There is a push to rename the Health Care reform for Teddy Kennedy... The bill he wrote that the HELP (Health Education Labor and Pensions) Committee passed on July 15, 2009 is the counterpart to the House bill known as HR 3200. This bill has everything we need in it.. and it has been scored by the CBO as only costing $615 billion over 10 years.. that is over 400 billion less than anything else anyone has come up with.

Since he largely wrote this bill, and was the chairman of the committee, it is fitting this bill be named for him. This bill I believe could be passed and with 160 amendments in it from Republicans should be considered bipartisan.

The full text of the bill is here at the web site of the Senate site. There is also a condensed version that is available by going here.

Either way, both contain the Public Option and will do everything we need done in the way of Health Care Reform and Health Insurance Reform. No, I don't believe the Public Option is dead.. I believe the pundits, the media and the Republicans want us to believe it is, so we will give up and stay home, quit writing emails, quit calling our Senators and Representatives and just stay quiet.. But that we can't do.

We have to keep fighting for this. We have to continue to speak out, just as they are. We have not been loud enough, we have not been vocal enough. It is time for us to start to speak a little louder and a little longer...

Let our Teddy Voice be heard... let it ring in the debate and let it be what people remember in these next few weeks... don't let this chance die with Sen. Kennedy.. let his life's work be realized and let his voice continue on.. through us.


Sue said...

The repugs are so nervous because they know democrats are gonna get what they want, Kennedys work will not be forgotten, the people will speak, Obama will hear, it will happen!!! Thats why repugs are speaking so loudly, but I don't think anyone is listening!

majii said...

Great post! This is what I've been trying to get across in the blogosphere. I've stopped going to some sites now as frequently as I did in the past because of all of the Obama bashing, even to the extent of saying that he/she was leaving America because of disappointment. I'm a fighter. I don't need hc. I have an excellent plan for around $100.00/mo. because I retired as a state employee. I'm fighting for those who cannot fight for themselves because I feel a moral obligation to do so. The republicans are an in-essential element in this debate. They've already stated loudly and clearly that they don't want any part in this debate. Obama may not do things the way some of them may want him to do them, but I believe he has a strategy. Obama doesn't like to lose, and neither do I. Thanks, Annette, for never making me think that your blog is one I would avoid going to. Keep up the good work!

nonnie9999 said...

excellent post, annette. the rethugs and the insurance lobby have had their loud moments. now it's time for our voices to be heard.

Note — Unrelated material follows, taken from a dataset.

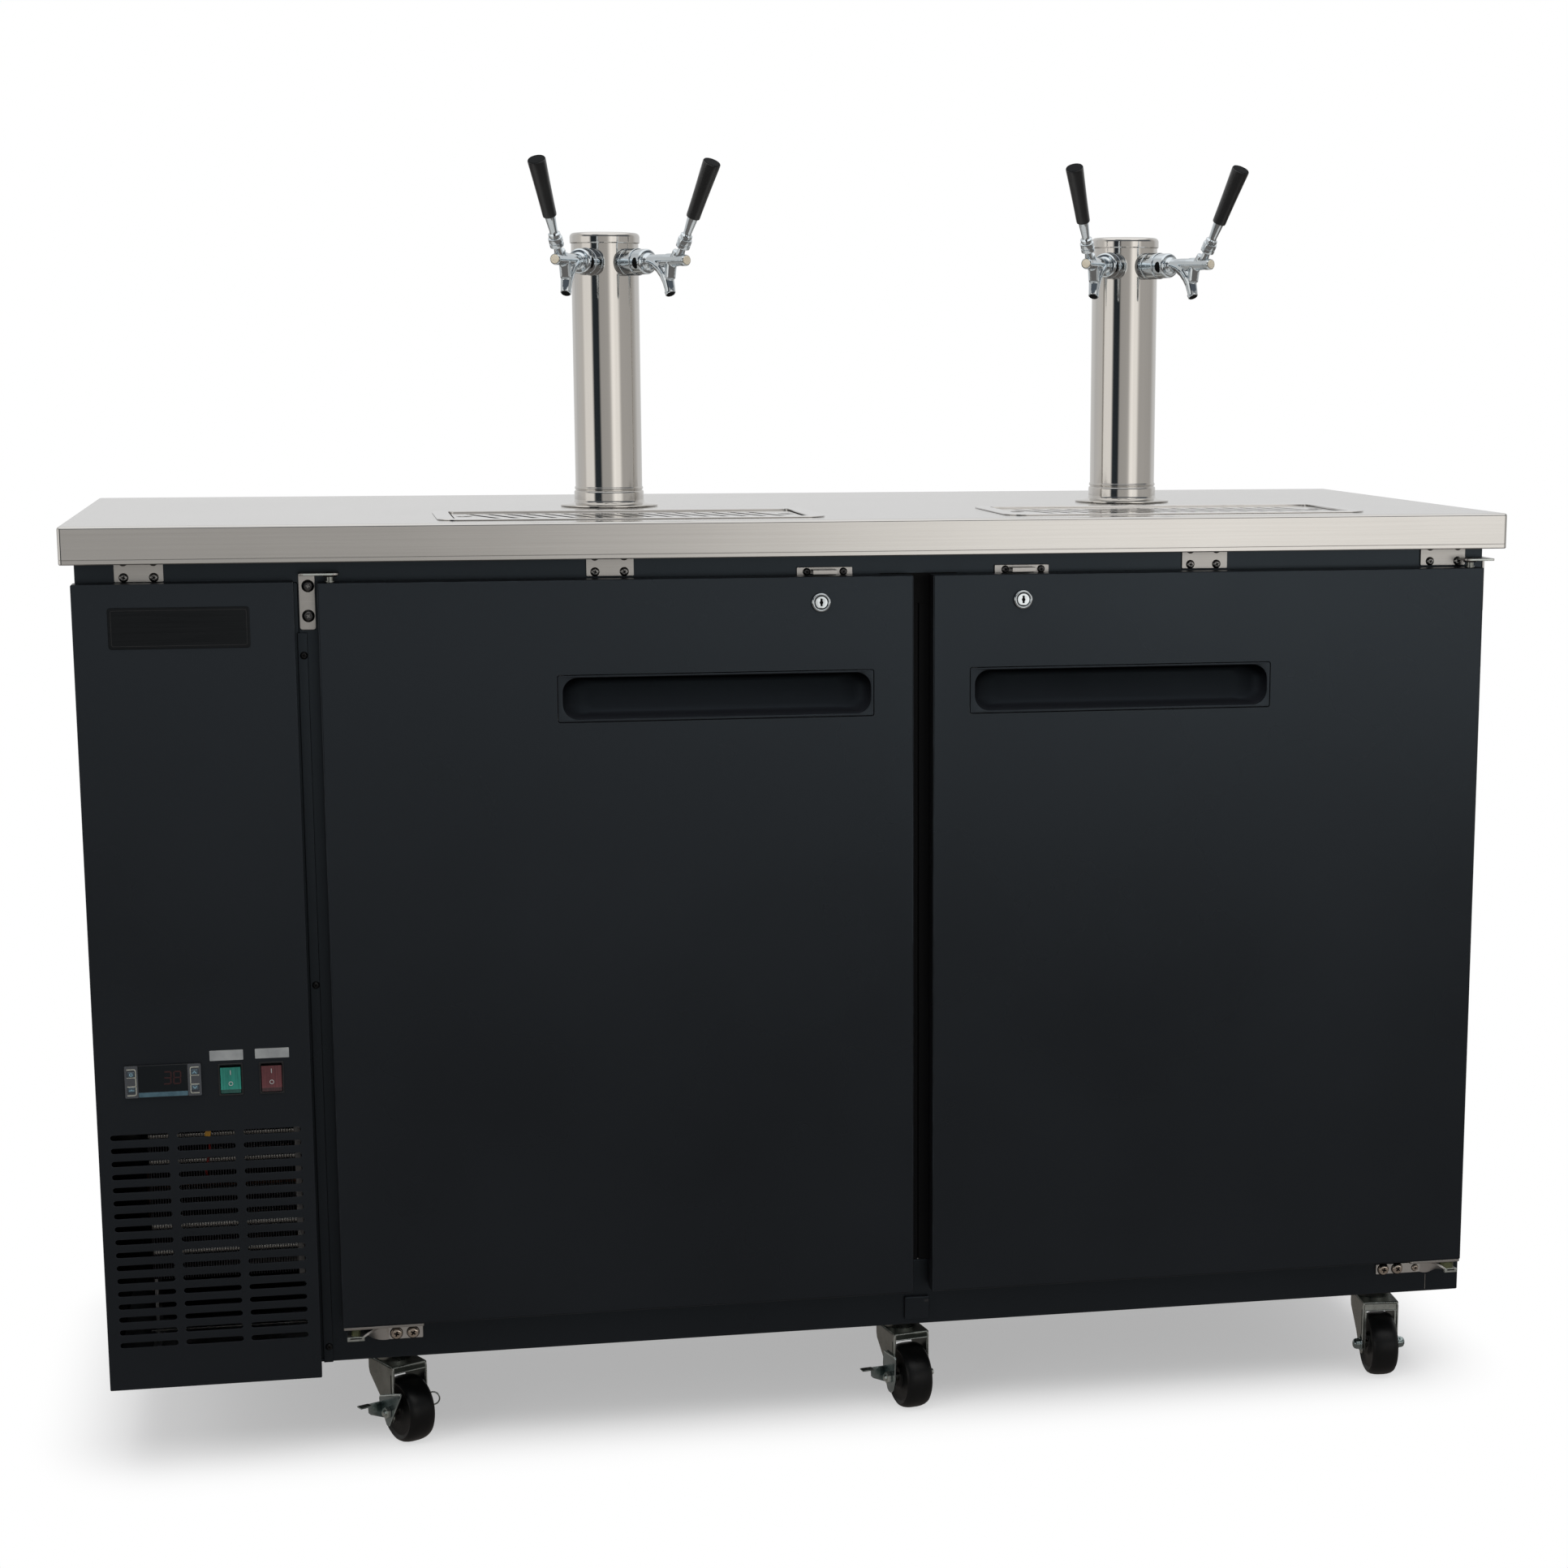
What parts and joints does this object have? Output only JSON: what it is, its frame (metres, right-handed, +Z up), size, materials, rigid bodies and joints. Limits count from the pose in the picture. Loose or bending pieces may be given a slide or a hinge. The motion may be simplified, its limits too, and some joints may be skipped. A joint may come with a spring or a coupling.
{
  "type": "kegerator",
  "caption": "Low black draught beer cabinet on casters, with a stainless worktop, hinged doors, drip trays and draught towers with pull taps.",
  "frame": {"origin": "on the floor under the middle of the worktop", "axes": "+X to the right as seen from the doors, +Y towards the back, +Z up"},
  "size_m": [1.545, 0.62, 1.4066],
  "materials": {
    "black_paint": "satin black powder coat",
    "brushed_stainless": "brushed stainless sheet",
    "polished_stainless": "polished stainless tube",
    "chrome": "bright chrome plate",
    "zinc_plate": "zinc-plated pressed steel",
    "tread_black": "satin black tread",
    "handle_black": "satin black moulded handle",
    "soft_black": "matt flexible seal",
    "liner_aluminium": "satin sheet",
    "control_black": "moulded black bezel",
    "key_grey": "matt grey keypad",
    "rocker_green": "translucent green rocker",
    "rocker_red": "translucent red rocker",
    "coil_aluminium": "finned coil",
    "machine_black": "black enamel"
  },
  "bodies": {
    "cabinet": {"cabinet_case": "black_paint", "cabinet_liner": "liner_aluminium", "door_mullion": "black_paint", "bottom_panel": "zinc_plate", "worktop": "brushed_stainless", "compressor_cover": "black_paint", "controller": "control_black", "condenser": "coil_aluminium", "compressor": "machine_black", "evaporator_housing": "liner_aluminium", "left_drip_tray": "brushed_stainless", "right_drip_tray": "brushed_stainless", "left_tower": "polished_stainless", "right_tower": "polished_stainless", "left_tower_left_faucet": "chrome", "left_tower_right_faucet": "chrome", "right_tower_left_faucet": "chrome", "right_tower_right_faucet": "chrome", "left_top_hinge": "black_paint", "right_top_hinge": "black_paint", "left_bottom_hinge": "black_paint", "right_bottom_hinge": "black_paint"},
    "left_door_leaf": {"left_door": "black_paint", "left_door_gasket": "soft_black"},
    "right_door_leaf": {"right_door": "black_paint", "right_door_gasket": "soft_black"},
    "left_lock": {"left_door_lock": "chrome"},
    "right_lock": {"right_door_lock": "chrome"},
    "left_tower_left_tap": {"left_tower_left_lever": "chrome", "left_tower_left_handle": "handle_black"},
    "left_tower_right_tap": {"left_tower_right_lever": "chrome", "left_tower_right_handle": "handle_black"},
    "right_tower_left_tap": {"right_tower_left_lever": "chrome", "right_tower_left_handle": "handle_black"},
    "right_tower_right_tap": {"right_tower_right_lever": "chrome", "right_tower_right_handle": "handle_black"},
    "green_rocker_switch": {"green_rocker": "rocker_green"},
    "red_rocker_switch": {"red_rocker": "rocker_red"},
    "key_left_upper_button": {"key_left_upper": "key_grey"},
    "key_left_lower_button": {"key_left_lower": "key_grey"},
    "key_right_upper_button": {"key_right_upper": "key_grey"},
    "key_right_lower_button": {"key_right_lower": "key_grey"},
    "condenser_fan_wheel": {"condenser_fan": "machine_black"},
    "evaporator_fan_wheel": {"evaporator_fan": "machine_black"},
    "left_grille": {"left_drip_grille": "brushed_stainless"},
    "right_grille": {"right_drip_grille": "brushed_stainless"},
    "front_left_swivel": {"front_left_caster_fork": "zinc_plate"},
    "front_left_wheel": {"front_left_caster_wheel": "tread_black"},
    "front_left_brake": {"front_left_brake_pedal": "zinc_plate"},
    "front_middle_swivel": {"front_middle_caster_fork": "zinc_plate"},
    "front_middle_wheel": {"front_middle_caster_wheel": "tread_black"},
    "front_middle_brake": {"front_middle_brake_pedal": "zinc_plate"},
    "front_right_swivel": {"front_right_caster_fork": "zinc_plate"},
    "front_right_wheel": {"front_right_caster_wheel": "tread_black"},
    "rear_left_swivel": {"rear_left_caster_fork": "zinc_plate"},
    "rear_left_wheel": {"rear_left_caster_wheel": "tread_black"},
    "rear_middle_swivel": {"rear_middle_caster_fork": "zinc_plate"},
    "rear_middle_wheel": {"rear_middle_caster_wheel": "tread_black"},
    "rear_right_swivel": {"rear_right_caster_fork": "zinc_plate"},
    "rear_right_wheel": {"rear_right_caster_wheel": "tread_black"}
  },
  "joints": [
    {"name": "left_door_hinge", "type": "hinge", "parent": "cabinet", "child": "left_door_leaf", "pos_m": [-0.5054, -0.2874, 0.167], "axis": [0, 0, 1], "range_deg": [-110, 0]},
    {"name": "right_door_hinge", "type": "hinge", "parent": "cabinet", "child": "right_door_leaf", "pos_m": [0.7384, -0.2874, 0.167], "axis": [0, 0, 1], "range_deg": [0, 110]},
    {"name": "left_lock_turn", "type": "hinge", "parent": "left_door_leaf", "child": "left_lock", "pos_m": [0.005, -0.2964, 0.9382], "axis": [0, 1, 0], "range_deg": [0, 90]},
    {"name": "right_lock_turn", "type": "hinge", "parent": "right_door_leaf", "child": "right_lock", "pos_m": [0.2254, -0.2964, 0.9382], "axis": [0, 1, 0], "range_deg": [-90, 0]},
    {"name": "left_tower_left_tap_pull", "type": "hinge", "parent": "cabinet", "child": "left_tower_left_tap", "pos_m": [-0.24833, -0.09695, 1.3037], "axis": [0.8934, -0.4493, 0], "range_deg": [0, 25]},
    {"name": "left_tower_right_tap_pull", "type": "hinge", "parent": "cabinet", "child": "left_tower_right_tap", "pos_m": [-0.11609, -0.09163, 1.3037], "axis": [0.8545, 0.5195, 0], "range_deg": [0, 25]},
    {"name": "right_tower_left_tap_pull", "type": "hinge", "parent": "cabinet", "child": "right_tower_left_tap", "pos_m": [0.34876, -0.09051, 1.3037], "axis": [0.8462, -0.5329, 0], "range_deg": [0, 25]},
    {"name": "right_tower_right_tap_pull", "type": "hinge", "parent": "cabinet", "child": "right_tower_right_tap", "pos_m": [0.48091, -0.09789, 1.3037], "axis": [0.9003, 0.4352, 0], "range_deg": [0, 25]},
    {"name": "green_rocker_press", "type": "hinge", "parent": "cabinet", "child": "green_rocker_switch", "pos_m": [-0.6253, -0.2954, 0.4473], "axis": [1, 0, 0], "range_deg": [-12, 0]},
    {"name": "red_rocker_press", "type": "hinge", "parent": "cabinet", "child": "red_rocker_switch", "pos_m": [-0.5833, -0.2954, 0.4473], "axis": [1, 0, 0], "range_deg": [-12, 0]},
    {"name": "key_left_upper_press", "type": "slide", "parent": "cabinet", "child": "key_left_upper_button", "axis": [0, 1, 0], "range_m": [0, 0.0006], "stiffness_N_per_m": 400, "springref_m": -0.0005},
    {"name": "key_left_lower_press", "type": "slide", "parent": "cabinet", "child": "key_left_lower_button", "axis": [0, 1, 0], "range_m": [0, 0.0006], "stiffness_N_per_m": 400, "springref_m": -0.0005},
    {"name": "key_right_upper_press", "type": "slide", "parent": "cabinet", "child": "key_right_upper_button", "axis": [0, 1, 0], "range_m": [0, 0.0006], "stiffness_N_per_m": 400, "springref_m": -0.0005},
    {"name": "key_right_lower_press", "type": "slide", "parent": "cabinet", "child": "key_right_lower_button", "axis": [0, 1, 0], "range_m": [0, 0.0006], "stiffness_N_per_m": 400, "springref_m": -0.0005},
    {"name": "condenser_fan_spin", "type": "hinge", "parent": "cabinet", "child": "condenser_fan_wheel", "pos_m": [-0.635, -0.1593, 0.3122], "axis": [0, 1, 0], "continuous": true},
    {"name": "evaporator_fan_spin", "type": "hinge", "parent": "cabinet", "child": "evaporator_fan_wheel", "pos_m": [0.1165, 0.1562, 0.829], "axis": [0, 1, 0], "continuous": true},
    {"name": "left_grille_lift", "type": "slide", "parent": "cabinet", "child": "left_grille", "axis": [0, 0, 1], "range_m": [0, 0.06]},
    {"name": "right_grille_lift", "type": "slide", "parent": "cabinet", "child": "right_grille", "axis": [0, 0, 1], "range_m": [0, 0.06]},
    {"name": "front_left_caster_swivel", "type": "hinge", "parent": "cabinet", "child": "front_left_swivel", "pos_m": [-0.464, -0.17, 0.11], "axis": [0, 0, 1], "continuous": true},
    {"name": "front_left_wheel_roll", "type": "hinge", "parent": "front_left_swivel", "child": "front_left_wheel", "pos_m": [-0.45038, -0.19673, 0.0375], "axis": [0.891, 0.454, 0], "continuous": true},
    {"name": "front_left_brake_lift", "type": "hinge", "parent": "front_left_swivel", "child": "front_left_brake", "pos_m": [-0.45038, -0.19673, 0.0375], "axis": [0.891, 0.454, 0], "range_deg": [0, 20]},
    {"name": "front_middle_caster_swivel", "type": "hinge", "parent": "cabinet", "child": "front_middle_swivel", "pos_m": [0.1147, -0.17, 0.11], "axis": [0, 0, 1], "continuous": true},
    {"name": "front_middle_wheel_roll", "type": "hinge", "parent": "front_middle_swivel", "child": "front_middle_wheel", "pos_m": [0.12042, -0.19945, 0.0375], "axis": [0.9816, 0.1908, 0], "continuous": true},
    {"name": "front_middle_brake_lift", "type": "hinge", "parent": "front_middle_swivel", "child": "front_middle_brake", "pos_m": [0.12042, -0.19945, 0.0375], "axis": [0.9816, 0.1908, 0], "range_deg": [0, 20]},
    {"name": "front_right_caster_swivel", "type": "hinge", "parent": "cabinet", "child": "front_right_swivel", "pos_m": [0.6934, -0.17, 0.11], "axis": [0, 0, 1], "continuous": true},
    {"name": "front_right_wheel_roll", "type": "hinge", "parent": "front_right_swivel", "child": "front_right_wheel", "pos_m": [0.69105, -0.19991, 0.0375], "axis": [0.9969, -0.0785, 0], "continuous": true},
    {"name": "rear_left_caster_swivel", "type": "hinge", "parent": "cabinet", "child": "rear_left_swivel", "pos_m": [-0.464, 0.2, 0.11], "axis": [0, 0, 1], "continuous": true},
    {"name": "rear_left_wheel_roll", "type": "hinge", "parent": "rear_left_swivel", "child": "rear_left_wheel", "pos_m": [-0.45674, 0.17089, 0.0375], "axis": [0.9703, 0.2419, 0], "continuous": true},
    {"name": "rear_middle_caster_swivel", "type": "hinge", "parent": "cabinet", "child": "rear_middle_swivel", "pos_m": [0.1147, 0.2, 0.11], "axis": [0, 0, 1], "continuous": true},
    {"name": "rear_middle_wheel_roll", "type": "hinge", "parent": "rear_middle_swivel", "child": "rear_middle_wheel", "pos_m": [0.11052, 0.17029, 0.0375], "axis": [0.9903, -0.1392, 0], "continuous": true},
    {"name": "rear_right_caster_swivel", "type": "hinge", "parent": "cabinet", "child": "rear_right_swivel", "pos_m": [0.6934, 0.2, 0.11], "axis": [0, 0, 1], "continuous": true},
    {"name": "rear_right_wheel_roll", "type": "hinge", "parent": "rear_right_swivel", "child": "rear_right_wheel", "pos_m": [0.70366, 0.17181, 0.0375], "axis": [0.9397, 0.342, 0], "continuous": true}
  ]
}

i was thinking there should be some kind of hero network set up. find a person in each of the states of the 'maybe' senators and reps who is sick or bankrupt because they didn't have insurance, were denied care while they had insurance, or still had astronomical bills even though they had insurance. let each person make a personal plea to each of the maybes and ask each one to be his/her hero. all the reps and senators who are for the public option are all heroes, and there can be a website with their pictures on it. once the maybes are on board and declare their support, they become heroes with great fanfare for all to see. in fact, there can be links to the actblue page so that donations can be made to their reelection campaigns as an added incentive.

Matt Osborne said...

I think your analysis is spot-on. It's all talk from the right and the Blue Dogs -- there's no factual ground to say the public option's dead. It really comes down to a few Democratic Senators and that's where progressives can have the biggest impact -- we ought to forget everything else and lean on them HARD.

Distributorcap said...

great post --- and a ton of good points

but good points dont guarantee a bill - good theatre does.

the dems need to go to acting school and learn how to perform like Palin, Beck and even Cheney.

i still am holding out some hope

ZIRGAR said...

Come on over to get your Honest Weblog Award.

Matt Osborne said...

Come on over to get your other honest weblog award.

K. said...

Hear hear!

Of the senators on the list, I'd say of the top of my head that Byrd, Snowe, Conrad, Wyden, Carper, and Warner are likely leaning in the right direction. There are others on the list who can be persuaded, and some (Baucus and Nelson, for example) who are pretty close to definite "no's".

You're right: The game is hardly up.